Lou Pai, go home: I would like to thank you for "The Mystery of Pai," Alan Prendergast's exquisite April 18 story regarding Lou Pai and 77,000 acres of the most beautiful land in Colorado. Everyone who read the story should be outraged with Mr. Pai's behavior. It is stories like these that grease the wheels of government, and I applaud you for bringing this situation to light.
On a more personal note, I believe I speak for every man, woman and child in the state of Colorado when I say to Mr. Pai: "You are not welcome here. Sell your ranch and get the fuck out of Dodge."
Crouching ambiguity, hidden profiling: Alan Prendergast's fascinating coverage of the la sierra case left me with deep concerns about the real issues at hand. In an opening paragraph, activist Shirley Otero says the fight is now about globalization, about Enron. Yet Prendergast fails to ask how Pai's involvement really relates to Enron and whether Enron is really about globalization -- or just about greed, corruption and shoddy regulation. The globalization angle also implies a subtle role for Pai's Chinese identity. The cover art, the title of the sidebar ("Crouching Greed, Hidden Losses") and the reference to Pai's stripper wife ambiguously exoticize the sources of his greed and dismissiveness, miraculously distinguishing him from previous greedy/dismissive owners of the ranch, yet Prendergast never directly addresses the race issue.
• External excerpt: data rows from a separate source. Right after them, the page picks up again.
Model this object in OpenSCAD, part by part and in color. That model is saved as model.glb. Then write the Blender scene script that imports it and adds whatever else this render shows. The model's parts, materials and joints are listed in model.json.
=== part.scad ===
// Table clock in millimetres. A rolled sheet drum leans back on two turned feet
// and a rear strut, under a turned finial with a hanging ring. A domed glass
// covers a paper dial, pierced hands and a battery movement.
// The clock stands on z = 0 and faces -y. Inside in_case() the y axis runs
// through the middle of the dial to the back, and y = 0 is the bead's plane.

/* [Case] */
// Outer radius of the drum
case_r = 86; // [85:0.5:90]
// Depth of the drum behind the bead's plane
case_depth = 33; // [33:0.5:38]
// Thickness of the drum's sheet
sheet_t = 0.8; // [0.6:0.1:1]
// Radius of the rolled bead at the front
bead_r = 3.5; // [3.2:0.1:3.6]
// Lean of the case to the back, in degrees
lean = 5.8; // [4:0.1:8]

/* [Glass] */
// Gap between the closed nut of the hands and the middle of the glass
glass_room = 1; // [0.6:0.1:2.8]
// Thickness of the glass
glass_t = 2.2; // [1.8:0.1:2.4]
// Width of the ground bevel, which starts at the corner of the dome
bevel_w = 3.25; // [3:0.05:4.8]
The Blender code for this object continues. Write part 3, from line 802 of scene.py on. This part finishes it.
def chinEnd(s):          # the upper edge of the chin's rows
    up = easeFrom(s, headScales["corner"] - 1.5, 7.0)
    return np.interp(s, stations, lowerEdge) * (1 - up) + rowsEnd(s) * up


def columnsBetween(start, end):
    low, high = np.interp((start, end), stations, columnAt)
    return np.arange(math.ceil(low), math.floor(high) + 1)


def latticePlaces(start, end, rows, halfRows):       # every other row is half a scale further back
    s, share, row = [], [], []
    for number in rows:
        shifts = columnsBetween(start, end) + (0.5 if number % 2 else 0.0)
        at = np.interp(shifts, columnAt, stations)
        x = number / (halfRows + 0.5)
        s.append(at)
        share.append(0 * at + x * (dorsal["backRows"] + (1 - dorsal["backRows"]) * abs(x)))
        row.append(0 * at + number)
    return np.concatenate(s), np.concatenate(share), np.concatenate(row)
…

The shame (and the mystery) of la sierra transcends globalization, and it most certainly transcends Lou Pai. It's the shame of a nation unwilling to honestly face the consequences of our Manifest Destiny. It's the shame of a helpless legal system. It's the shameless egos of wealthy and powerful men. But above all, it's the shameful threat to the legacy and livelihood of a threatened community.
Why not leave the racial profiling to the reader's imagination and put the long-suffering people of Costilla County on your cover?
Ore, please: I found Stuart Steers's "An Either Ore Situation," in the April 11 issue, a refreshing change from Westword's usual crime, corruption and oddball-characters lineup. I learned more about titanium than I ever thought I'd want to know and enjoyed every minute. Thank you.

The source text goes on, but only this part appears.